* start Extracted material *
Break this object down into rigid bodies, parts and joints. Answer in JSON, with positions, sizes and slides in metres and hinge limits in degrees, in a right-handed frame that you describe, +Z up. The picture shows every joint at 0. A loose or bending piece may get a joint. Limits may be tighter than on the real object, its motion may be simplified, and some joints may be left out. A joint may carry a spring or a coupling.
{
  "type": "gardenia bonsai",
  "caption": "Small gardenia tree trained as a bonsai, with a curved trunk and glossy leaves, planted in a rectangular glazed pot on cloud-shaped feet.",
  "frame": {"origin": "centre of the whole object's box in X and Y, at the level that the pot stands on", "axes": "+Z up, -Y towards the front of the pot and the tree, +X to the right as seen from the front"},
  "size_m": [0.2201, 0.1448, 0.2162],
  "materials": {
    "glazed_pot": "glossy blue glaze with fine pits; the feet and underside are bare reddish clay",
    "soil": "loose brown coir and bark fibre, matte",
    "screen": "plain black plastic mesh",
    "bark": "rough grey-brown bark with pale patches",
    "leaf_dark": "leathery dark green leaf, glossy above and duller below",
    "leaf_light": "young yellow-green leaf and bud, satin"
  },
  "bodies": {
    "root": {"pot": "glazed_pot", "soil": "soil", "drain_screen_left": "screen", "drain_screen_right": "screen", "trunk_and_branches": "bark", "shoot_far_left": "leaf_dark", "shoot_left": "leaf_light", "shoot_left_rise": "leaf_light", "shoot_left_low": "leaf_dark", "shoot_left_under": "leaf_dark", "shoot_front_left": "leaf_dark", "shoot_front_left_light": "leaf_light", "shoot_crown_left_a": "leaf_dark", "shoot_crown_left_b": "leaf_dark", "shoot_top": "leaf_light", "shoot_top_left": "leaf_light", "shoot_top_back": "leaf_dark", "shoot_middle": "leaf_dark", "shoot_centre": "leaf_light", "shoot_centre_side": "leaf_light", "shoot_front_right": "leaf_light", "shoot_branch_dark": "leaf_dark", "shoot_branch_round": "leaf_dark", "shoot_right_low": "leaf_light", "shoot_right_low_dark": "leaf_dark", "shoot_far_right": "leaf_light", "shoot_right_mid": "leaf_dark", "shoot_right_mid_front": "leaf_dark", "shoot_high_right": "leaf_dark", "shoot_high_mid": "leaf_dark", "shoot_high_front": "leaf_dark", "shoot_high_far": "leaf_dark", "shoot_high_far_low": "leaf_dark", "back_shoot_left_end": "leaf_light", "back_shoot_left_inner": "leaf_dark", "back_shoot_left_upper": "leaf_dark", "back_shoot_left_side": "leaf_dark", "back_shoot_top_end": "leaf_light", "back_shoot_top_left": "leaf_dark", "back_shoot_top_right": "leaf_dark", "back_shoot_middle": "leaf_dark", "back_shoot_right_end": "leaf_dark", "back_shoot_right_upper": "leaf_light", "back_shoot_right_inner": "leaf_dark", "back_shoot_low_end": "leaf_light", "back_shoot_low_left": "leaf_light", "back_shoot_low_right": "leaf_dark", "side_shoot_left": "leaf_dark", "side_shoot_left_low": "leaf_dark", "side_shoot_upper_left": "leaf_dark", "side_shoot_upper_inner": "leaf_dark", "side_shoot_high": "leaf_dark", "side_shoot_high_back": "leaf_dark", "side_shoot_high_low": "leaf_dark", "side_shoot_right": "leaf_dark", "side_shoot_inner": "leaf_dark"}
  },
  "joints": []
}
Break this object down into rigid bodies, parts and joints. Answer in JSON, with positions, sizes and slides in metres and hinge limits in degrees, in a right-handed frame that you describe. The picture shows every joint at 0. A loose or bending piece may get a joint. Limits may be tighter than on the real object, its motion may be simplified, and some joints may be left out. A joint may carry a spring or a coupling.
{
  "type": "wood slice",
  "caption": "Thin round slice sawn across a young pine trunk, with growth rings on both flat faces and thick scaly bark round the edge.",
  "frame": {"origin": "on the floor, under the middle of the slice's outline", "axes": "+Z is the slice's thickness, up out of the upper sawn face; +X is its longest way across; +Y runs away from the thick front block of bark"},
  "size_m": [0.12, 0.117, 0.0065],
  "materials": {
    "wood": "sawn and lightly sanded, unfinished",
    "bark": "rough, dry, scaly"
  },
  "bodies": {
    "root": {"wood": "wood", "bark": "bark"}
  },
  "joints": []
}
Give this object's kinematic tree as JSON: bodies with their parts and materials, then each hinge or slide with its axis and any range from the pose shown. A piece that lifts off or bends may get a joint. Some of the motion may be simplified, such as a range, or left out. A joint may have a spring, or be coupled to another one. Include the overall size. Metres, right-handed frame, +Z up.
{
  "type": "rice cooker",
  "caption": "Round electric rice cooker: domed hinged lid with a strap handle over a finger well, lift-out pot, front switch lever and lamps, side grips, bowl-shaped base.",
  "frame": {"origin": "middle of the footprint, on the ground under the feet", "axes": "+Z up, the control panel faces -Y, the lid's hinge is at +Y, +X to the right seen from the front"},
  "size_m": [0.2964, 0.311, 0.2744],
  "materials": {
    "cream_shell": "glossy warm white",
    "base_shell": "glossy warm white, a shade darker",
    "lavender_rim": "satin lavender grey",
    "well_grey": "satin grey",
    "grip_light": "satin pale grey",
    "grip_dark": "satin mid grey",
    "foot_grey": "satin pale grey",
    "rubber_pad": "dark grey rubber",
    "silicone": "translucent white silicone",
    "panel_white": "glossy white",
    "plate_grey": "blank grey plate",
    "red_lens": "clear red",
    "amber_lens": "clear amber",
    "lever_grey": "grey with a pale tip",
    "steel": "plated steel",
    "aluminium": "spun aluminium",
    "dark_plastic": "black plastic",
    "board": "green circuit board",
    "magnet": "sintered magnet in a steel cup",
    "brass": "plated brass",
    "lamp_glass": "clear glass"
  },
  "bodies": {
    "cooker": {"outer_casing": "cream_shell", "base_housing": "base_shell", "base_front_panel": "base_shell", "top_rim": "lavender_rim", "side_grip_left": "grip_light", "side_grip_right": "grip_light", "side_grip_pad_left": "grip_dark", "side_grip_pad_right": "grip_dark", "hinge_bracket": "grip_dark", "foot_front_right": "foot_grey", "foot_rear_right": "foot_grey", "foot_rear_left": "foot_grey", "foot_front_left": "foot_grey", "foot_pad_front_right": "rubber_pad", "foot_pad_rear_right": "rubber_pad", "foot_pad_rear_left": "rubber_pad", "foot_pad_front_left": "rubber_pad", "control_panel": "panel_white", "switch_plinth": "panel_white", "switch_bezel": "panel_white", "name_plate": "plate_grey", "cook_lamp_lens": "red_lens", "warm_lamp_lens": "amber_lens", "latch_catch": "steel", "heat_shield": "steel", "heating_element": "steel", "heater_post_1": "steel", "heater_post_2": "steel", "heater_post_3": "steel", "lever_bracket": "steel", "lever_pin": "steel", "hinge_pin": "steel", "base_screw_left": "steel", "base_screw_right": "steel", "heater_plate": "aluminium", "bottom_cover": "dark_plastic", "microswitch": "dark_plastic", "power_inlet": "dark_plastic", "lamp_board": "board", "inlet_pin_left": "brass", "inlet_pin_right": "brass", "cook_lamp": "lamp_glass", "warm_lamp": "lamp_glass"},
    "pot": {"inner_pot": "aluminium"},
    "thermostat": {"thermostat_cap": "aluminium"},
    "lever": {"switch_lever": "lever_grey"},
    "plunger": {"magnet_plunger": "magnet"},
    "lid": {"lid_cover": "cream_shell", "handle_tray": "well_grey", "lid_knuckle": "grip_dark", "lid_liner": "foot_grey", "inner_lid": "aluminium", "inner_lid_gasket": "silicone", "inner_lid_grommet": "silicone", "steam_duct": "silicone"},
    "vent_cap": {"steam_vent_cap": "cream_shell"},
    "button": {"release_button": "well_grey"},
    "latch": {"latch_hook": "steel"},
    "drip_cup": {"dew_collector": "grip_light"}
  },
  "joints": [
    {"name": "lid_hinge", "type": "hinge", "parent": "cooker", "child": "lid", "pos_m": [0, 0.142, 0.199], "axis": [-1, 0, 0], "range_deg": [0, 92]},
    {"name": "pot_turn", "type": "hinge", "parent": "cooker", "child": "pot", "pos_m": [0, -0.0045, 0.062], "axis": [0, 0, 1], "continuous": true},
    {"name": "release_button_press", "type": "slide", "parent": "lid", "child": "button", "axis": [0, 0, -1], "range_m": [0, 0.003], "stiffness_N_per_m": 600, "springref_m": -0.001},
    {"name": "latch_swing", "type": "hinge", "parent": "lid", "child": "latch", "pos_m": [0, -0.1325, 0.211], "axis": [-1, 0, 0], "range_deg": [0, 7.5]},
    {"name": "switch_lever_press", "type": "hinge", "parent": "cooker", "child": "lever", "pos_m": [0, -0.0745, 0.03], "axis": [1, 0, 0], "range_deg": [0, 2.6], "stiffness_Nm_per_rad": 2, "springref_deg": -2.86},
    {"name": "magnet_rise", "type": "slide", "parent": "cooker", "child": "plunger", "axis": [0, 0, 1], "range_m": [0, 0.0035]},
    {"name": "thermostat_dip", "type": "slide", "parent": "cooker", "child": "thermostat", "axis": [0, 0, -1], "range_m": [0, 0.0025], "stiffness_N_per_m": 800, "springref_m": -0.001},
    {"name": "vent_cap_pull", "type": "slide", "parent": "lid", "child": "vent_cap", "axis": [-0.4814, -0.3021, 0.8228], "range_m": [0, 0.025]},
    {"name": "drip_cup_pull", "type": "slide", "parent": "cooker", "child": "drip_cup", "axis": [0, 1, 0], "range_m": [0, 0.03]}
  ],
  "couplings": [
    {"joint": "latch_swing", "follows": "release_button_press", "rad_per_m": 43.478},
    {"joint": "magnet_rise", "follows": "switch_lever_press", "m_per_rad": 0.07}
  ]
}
* end Extracted material *
* start Extracted material *
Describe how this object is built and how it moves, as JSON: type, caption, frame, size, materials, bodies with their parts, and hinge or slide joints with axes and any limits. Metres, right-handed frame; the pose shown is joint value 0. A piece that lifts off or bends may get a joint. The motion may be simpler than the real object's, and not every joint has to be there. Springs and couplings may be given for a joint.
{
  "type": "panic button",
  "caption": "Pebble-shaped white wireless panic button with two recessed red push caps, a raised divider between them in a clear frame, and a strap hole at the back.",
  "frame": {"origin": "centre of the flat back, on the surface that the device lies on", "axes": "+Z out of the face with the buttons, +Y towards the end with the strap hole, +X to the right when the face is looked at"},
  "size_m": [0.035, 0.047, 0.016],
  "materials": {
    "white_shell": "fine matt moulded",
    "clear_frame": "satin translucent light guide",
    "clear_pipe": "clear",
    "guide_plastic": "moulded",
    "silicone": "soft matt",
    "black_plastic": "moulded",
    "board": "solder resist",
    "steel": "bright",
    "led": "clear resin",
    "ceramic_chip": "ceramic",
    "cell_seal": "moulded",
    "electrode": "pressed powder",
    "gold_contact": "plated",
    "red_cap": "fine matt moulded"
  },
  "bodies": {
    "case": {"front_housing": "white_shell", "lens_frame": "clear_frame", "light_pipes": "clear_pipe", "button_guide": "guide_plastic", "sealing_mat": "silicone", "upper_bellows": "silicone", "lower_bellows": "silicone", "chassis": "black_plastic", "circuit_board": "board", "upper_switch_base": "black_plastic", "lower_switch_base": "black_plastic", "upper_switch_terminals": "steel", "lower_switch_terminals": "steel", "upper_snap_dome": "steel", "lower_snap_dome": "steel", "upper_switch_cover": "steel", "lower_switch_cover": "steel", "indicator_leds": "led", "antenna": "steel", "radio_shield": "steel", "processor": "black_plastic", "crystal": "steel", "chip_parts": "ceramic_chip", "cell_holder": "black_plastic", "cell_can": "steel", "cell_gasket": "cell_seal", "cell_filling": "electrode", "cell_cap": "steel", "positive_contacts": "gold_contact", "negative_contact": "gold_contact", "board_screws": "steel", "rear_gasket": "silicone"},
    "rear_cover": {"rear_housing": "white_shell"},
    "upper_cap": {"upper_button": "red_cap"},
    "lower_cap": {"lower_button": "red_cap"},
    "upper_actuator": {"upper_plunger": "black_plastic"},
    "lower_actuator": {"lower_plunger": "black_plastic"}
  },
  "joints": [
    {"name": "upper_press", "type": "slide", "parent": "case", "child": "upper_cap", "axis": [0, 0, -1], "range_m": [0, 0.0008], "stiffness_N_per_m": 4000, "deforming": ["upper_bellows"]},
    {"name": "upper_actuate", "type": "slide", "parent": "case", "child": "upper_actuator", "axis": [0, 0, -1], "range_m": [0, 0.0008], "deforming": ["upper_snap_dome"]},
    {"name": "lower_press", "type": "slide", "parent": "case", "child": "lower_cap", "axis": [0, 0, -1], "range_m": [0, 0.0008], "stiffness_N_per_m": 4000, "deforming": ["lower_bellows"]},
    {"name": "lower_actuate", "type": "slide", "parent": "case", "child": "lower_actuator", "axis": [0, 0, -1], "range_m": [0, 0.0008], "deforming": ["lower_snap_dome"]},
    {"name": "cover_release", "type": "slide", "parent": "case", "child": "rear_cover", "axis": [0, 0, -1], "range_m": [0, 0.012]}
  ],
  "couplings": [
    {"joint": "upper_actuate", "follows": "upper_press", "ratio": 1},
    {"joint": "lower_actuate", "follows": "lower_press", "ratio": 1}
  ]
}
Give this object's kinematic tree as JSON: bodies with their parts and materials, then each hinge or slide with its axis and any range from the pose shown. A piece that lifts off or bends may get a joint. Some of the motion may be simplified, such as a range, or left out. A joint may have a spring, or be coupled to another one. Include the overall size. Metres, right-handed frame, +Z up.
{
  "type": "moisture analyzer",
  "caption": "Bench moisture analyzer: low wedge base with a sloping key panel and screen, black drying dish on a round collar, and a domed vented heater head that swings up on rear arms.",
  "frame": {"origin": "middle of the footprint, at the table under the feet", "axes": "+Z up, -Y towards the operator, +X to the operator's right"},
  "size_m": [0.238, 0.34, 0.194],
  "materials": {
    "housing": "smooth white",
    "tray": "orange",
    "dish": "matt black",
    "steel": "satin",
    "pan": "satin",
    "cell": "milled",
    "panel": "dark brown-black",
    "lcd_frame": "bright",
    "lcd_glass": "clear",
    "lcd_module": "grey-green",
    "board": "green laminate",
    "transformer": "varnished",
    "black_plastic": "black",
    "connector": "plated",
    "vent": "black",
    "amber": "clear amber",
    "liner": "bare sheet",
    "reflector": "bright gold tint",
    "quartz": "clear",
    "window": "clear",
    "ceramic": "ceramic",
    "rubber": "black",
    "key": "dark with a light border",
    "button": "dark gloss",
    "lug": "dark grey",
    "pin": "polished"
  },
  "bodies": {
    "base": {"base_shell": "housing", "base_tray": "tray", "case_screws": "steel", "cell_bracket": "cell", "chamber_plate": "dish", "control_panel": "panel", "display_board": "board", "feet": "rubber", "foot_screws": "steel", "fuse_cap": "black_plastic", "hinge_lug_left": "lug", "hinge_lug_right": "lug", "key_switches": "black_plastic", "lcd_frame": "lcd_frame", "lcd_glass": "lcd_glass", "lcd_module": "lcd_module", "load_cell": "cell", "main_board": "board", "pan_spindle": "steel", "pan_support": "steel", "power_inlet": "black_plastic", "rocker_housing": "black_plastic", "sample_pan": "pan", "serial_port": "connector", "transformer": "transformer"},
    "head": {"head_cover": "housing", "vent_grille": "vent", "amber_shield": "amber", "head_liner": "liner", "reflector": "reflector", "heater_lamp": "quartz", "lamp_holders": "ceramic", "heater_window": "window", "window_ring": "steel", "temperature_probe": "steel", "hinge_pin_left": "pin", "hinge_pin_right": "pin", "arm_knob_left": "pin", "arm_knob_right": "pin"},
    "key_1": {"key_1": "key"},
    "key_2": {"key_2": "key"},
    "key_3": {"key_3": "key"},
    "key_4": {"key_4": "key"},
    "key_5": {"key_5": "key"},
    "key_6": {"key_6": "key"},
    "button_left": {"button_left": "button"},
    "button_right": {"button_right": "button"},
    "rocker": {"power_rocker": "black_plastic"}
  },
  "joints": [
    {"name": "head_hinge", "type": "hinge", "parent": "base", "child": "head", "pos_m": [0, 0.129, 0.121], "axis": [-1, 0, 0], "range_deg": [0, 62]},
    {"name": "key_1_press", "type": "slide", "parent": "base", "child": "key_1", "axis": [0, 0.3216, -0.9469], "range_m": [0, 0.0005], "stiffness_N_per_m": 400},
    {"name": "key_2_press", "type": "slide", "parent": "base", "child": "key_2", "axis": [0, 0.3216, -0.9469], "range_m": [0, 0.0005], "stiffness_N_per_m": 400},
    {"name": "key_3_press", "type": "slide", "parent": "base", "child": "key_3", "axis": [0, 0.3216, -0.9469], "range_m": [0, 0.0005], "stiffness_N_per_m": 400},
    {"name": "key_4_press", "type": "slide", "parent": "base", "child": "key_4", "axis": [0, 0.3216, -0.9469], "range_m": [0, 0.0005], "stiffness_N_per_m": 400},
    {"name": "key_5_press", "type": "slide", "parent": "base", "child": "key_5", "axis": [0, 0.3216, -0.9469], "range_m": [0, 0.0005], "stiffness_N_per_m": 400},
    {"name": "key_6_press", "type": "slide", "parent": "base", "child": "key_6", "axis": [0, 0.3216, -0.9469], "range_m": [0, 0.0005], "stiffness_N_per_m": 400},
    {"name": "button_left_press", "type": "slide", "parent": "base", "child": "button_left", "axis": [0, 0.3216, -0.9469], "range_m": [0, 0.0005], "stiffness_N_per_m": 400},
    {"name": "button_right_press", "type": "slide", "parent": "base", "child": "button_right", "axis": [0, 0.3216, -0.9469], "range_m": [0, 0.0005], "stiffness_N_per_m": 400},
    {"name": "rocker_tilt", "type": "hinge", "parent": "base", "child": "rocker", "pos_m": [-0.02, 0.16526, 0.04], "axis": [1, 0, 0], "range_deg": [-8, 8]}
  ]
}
* end Extracted material *
* [What you have to do]:
Report only the number of lines in the data above that contain "picture".

* [Expected output]:
2